Bill Cosby’s sentencing hearing Monday will begin with testimony about his sex offender evaluation and, presumably, a fierce debate over whether the 81-year-old actor should be branded a sexually violent predator.

The stakes are high given the lifetime counseling, community alerts and public shaming the designation would trigger.
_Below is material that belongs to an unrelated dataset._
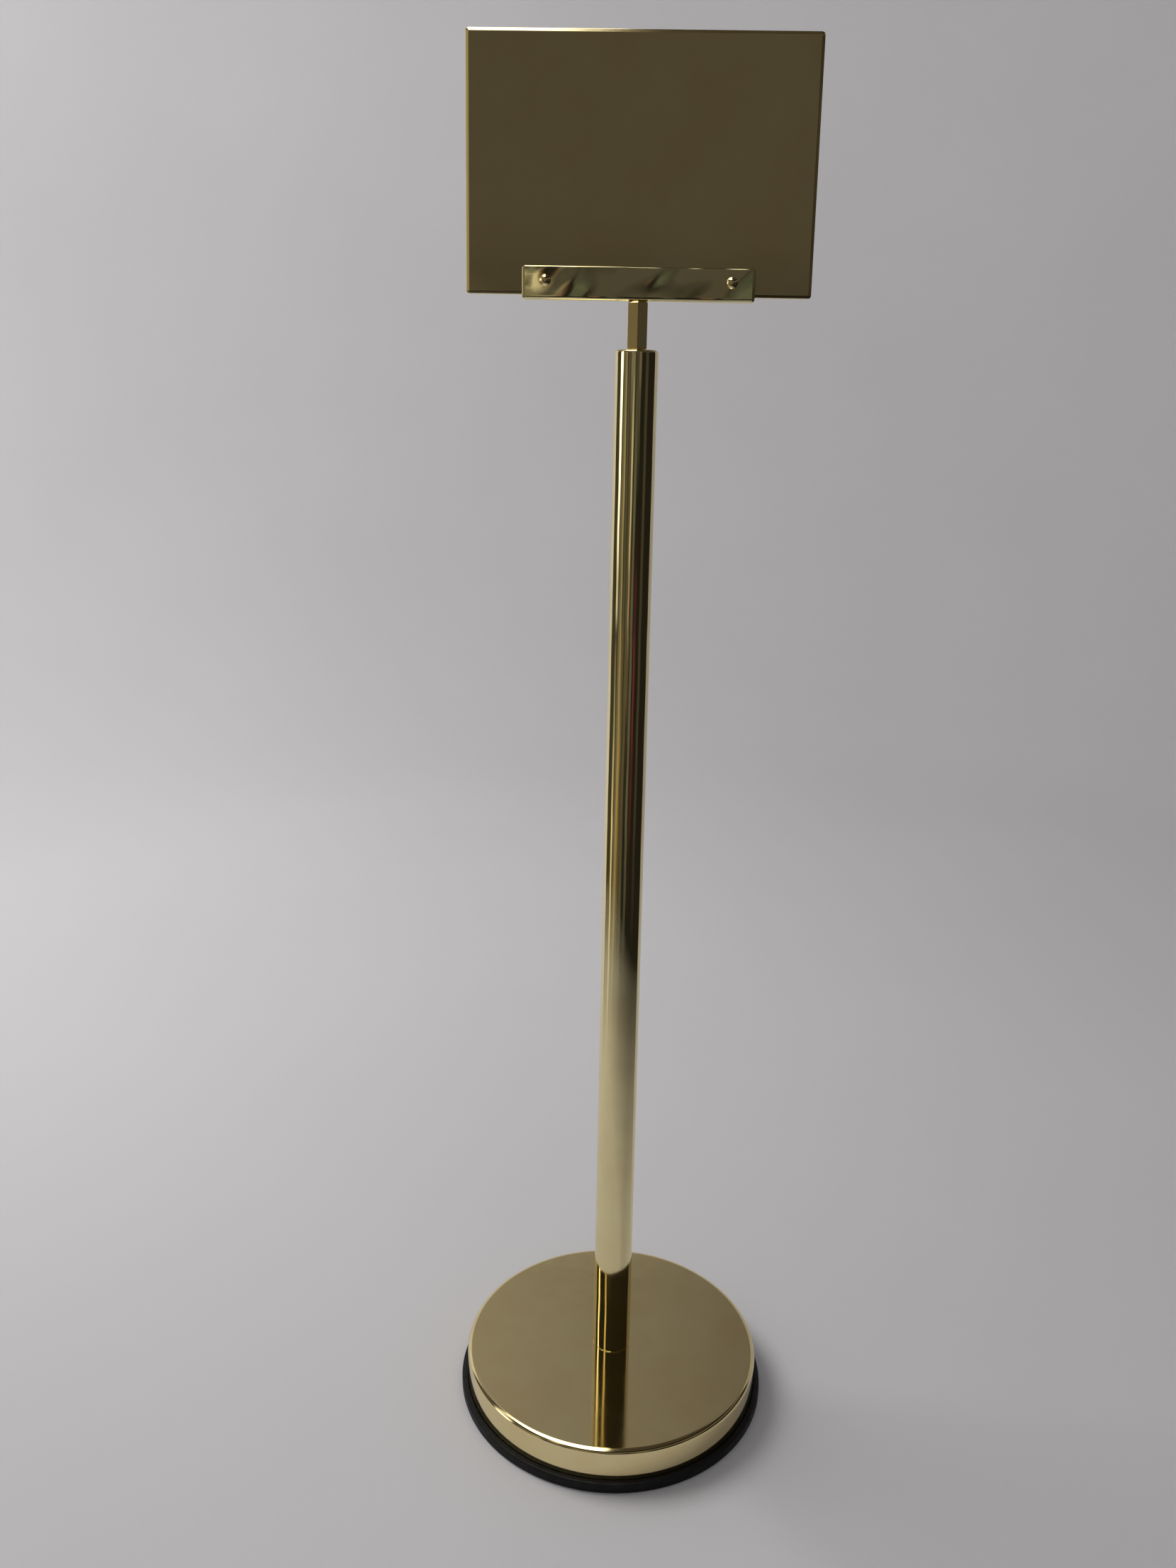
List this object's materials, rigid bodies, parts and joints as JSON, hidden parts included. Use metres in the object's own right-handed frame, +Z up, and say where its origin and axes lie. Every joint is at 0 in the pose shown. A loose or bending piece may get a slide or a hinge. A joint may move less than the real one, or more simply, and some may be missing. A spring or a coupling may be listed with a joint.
{
  "type": "sign stand",
  "caption": "Free-standing brass sign stand: weighted round base with a rubber ring, slim round post, hex neck and a channel bracket holding a landscape sign plate by its lower edge.",
  "frame": {"origin": "on the floor, at the centre of the round base", "axes": "+Z up along the post; the sign faces -Y and +X is to the right for a reader in front of it"},
  "size_m": [0.312, 0.312, 1.2996],
  "materials": {
    "polished_brass": "mirror polished, lacquered",
    "sign_brass": "mirror polished plate with buffed edges, blank",
    "turned_brass": "turned, unpolished",
    "zinc_steel": "zinc plated",
    "cast_iron": "rough casting, black primer",
    "black_rubber": "moulded, satin",
    "felt": "needled felt"
  },
  "bodies": {
    "stand": {"base_rubber_ring": "black_rubber", "base_felt_pad": "felt", "base_cover": "polished_brass", "base_weight": "cast_iron", "tie_rod_nut": "zinc_steel", "tie_rod_lock_washer": "zinc_steel", "tie_rod_washer": "zinc_steel", "tie_rod": "zinc_steel", "tube_foot_plug": "turned_brass", "post_tube": "polished_brass", "tube_top_plug": "polished_brass", "neck_stud": "zinc_steel", "neck_wave_washer": "zinc_steel"},
    "head": {"neck_spacer": "polished_brass", "bracket_stud": "zinc_steel", "bracket_channel": "polished_brass", "sign_panel": "sign_brass", "dome_screw_left": "polished_brass", "dome_screw_right": "polished_brass", "back_washer_left": "polished_brass", "back_washer_right": "polished_brass", "cap_nut_left": "polished_brass", "cap_nut_right": "polished_brass"}
  },
  "joints": [
    {"name": "head_swivel", "type": "hinge", "parent": "stand", "child": "head", "pos_m": [0, 0, 1.0453], "axis": [0, 0, 1], "range_deg": [-90, 90]}
  ]
}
And it could become evidence in the defamation lawsuits filed against Cosby by accusers who say he branded them liars when he denied molesting them.

Defense lawyers say the state’s latest sex-reporting law, despite several revisions, remains unconstitutional.

“It’s the modern-day version of a scarlet letter,” said lawyer Demetra Mehta, a former Philadelphia public defender, “which I think is sort of an interesting philosophical issue at this time with the #MeToo movement, but also criminal justice reform.”

Pennsylvania’s sex-offender board has examined Cosby and recommended he be deemed a predator, concluding that he has a mental defect or personality disorder that makes him prone to criminal behavior. Montgomery County Judge Steven T. O’Neill will have the final say Monday.

O’Neill has presided over the case for nearly three years, from shortly after Cosby’s December 2015 arrest to a 2017 trial that ended in a jury deadlock to the jury finding this past April that Cosby drugged and molested a woman at his suburban Philadelphia estate in 2004.

It’s unclear if the judge, in weighing the predator label, will consider the dozens of other Cosby accusers who have gone public or his deposition in the trial victim’s 2006 lawsuit, when Cosby acknowledged getting quaaludes to give women before sex; described sex acts as the “penile entrance” to an “orifice” and “digital penetration”; and said he often gave young women alcohol but didn’t drink or take drugs himself because he liked to stay in control.

Defense lawyers fighting the predator label note that sexual offender registration laws are in flux in Pennsylvania and elsewhere.

Numerous courts, including the Pennsylvania Supreme Court, have found the laws so vague as to be unconstitutional. Courts have also debated whether the programs unfairly amount to extra punishment, especially for people convicted of misdemeanors. Cosby has added one of the state’s top appellate lawyers, Peter Goldberger, to his defense team.

“This is going to probably be a very important case for sex-offender law when it’s up on appeal,” Mehta said.